5. Review of CORE VALUES
After reading Charles Isherwood’s New York Times pan of this comedy by Steven Levenson, now playing at Ars Nova (one of NY’s several out-of-the-way Off Broadway venues), I told my wife she might want to think again about going with me. She immediately bowed out, and none of my usual theatre companions were interested either, so I went alone, only to discover that the play was much better than expected, and that a lot of people had missed a worthwhile theatre experience. The play, excellently directed by Carolyn Cantor on a small stage that bisects the tiny theatre, with about 25 people seated in what would normally be the upstage area, facing an audience of perhaps 70 on the other side.
Lauren Helpern’s simple set replicates the basic elements of a conference room, with one wall bearing a big white note board, and the other carrying a door for entrances and exits. A sizable table and typical office chairs occupy the center, and bright fluorescent lighting, designed by Traci Klainer Polimeni, illuminates the space. We are in a travel agency—its boss wants to call it a “leisure expert” firm—at an annual weekend retreat. The economic downturn has forced the company to use its own conference room rather than the Hampton Inn of recent years, which Richard (Reed Birney), the CEO, keeps recalling as if it were the Hilton. The two regular workers, Todd (Paul Thureen), a nerdy blonde guy with a beard who does the tech work and is anxious for a raise and a move into sales, and Nancy (Susan Kelechi Watson), an attractive but totally blasé black woman, would rather be anywhere else. The new hire, Eliot (Erin Wilhelmi), a ditzy young blonde who was hired only a day earlier as a replacement for an incompetent employee who quit to make a TV pilot, is as eager as a puppy to join the team and do well, but she’s also frightened to death because she has no idea of what her responsibilities are or how, without any training, she’s expected to be a travel agent. One other employee is absent, having gone on vacation to Florida with his family. The desperately smiling Richard does his earnest if uncertain best to reassure her, and to make his other employees want to be there and make the most out of the experience, even though they’re not being paid for their time; Richard calls it a retreat, ergo, it’s not work.
If, like me, you’ve ever spent a week in a conference room with the same people, meeting from morning to midnight and beyond and watching much of your time being needlessly frittered away, you’ll have a good idea of why I found myself caring about the comically frustrating plight of these hapless characters.

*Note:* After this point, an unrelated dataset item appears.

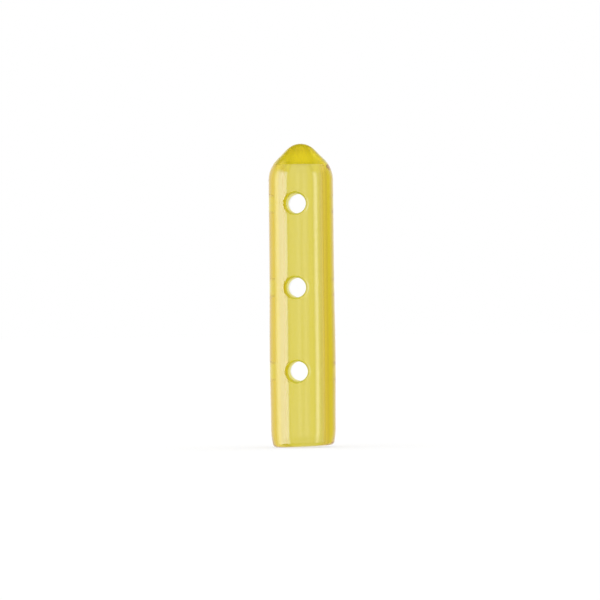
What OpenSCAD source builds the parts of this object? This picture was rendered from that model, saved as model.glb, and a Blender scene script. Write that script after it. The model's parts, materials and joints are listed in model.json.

The play is structured as a series of episodes, some very brief, that move us through the weekend’s highlights, so that within an hour and half we get the essence of the complete experience and feel as ready to go home at the end as the characters do. The time is spent largely with Richard running a series of typical training exercises designed to build confidence, trust, and sales ability during cold calls. Some of the latter are very funny, as the actors improvise making and receiving calls that hope to induce the customer to buy a travel package. A trust exercise where someone falls backward into the arms of someone else, hoping he’s there, also sparks a big laugh. As with TV’s “THE OFFICE,” you have to buy the incompetence of most of the characters; in real life, they wouldn’t last a week in a true business environment. But the sincerity and dry, understated comic performances manage to draw you in just enough so you are willing to abandon disbelief and accept the world of the play.
Best of all is the ever-reliable Reed Birney, whose Richard puts on a cheery air while he’s actually suffering inside from loneliness after the dissolution of his marriage and the alienation of his children. Gradually, we see his hidden pain emerge from beneath his often ridiculous earnestness, and we see a man desperately working at making the retreat successful because his time with these people is about the only real human contact he can muster. When his staff fails to meet his expectations, even deciding to be elsewhere than at a post-retreat, Sunday night restaurant dinner he has invited them to on his dime, his subdued disappointment is poignant indeed. CORE VALUES may seem a little silly, but the dilemmas it presents will strike a note of recognition and sympathy in many theatergoers, while also giving them lots to laugh about.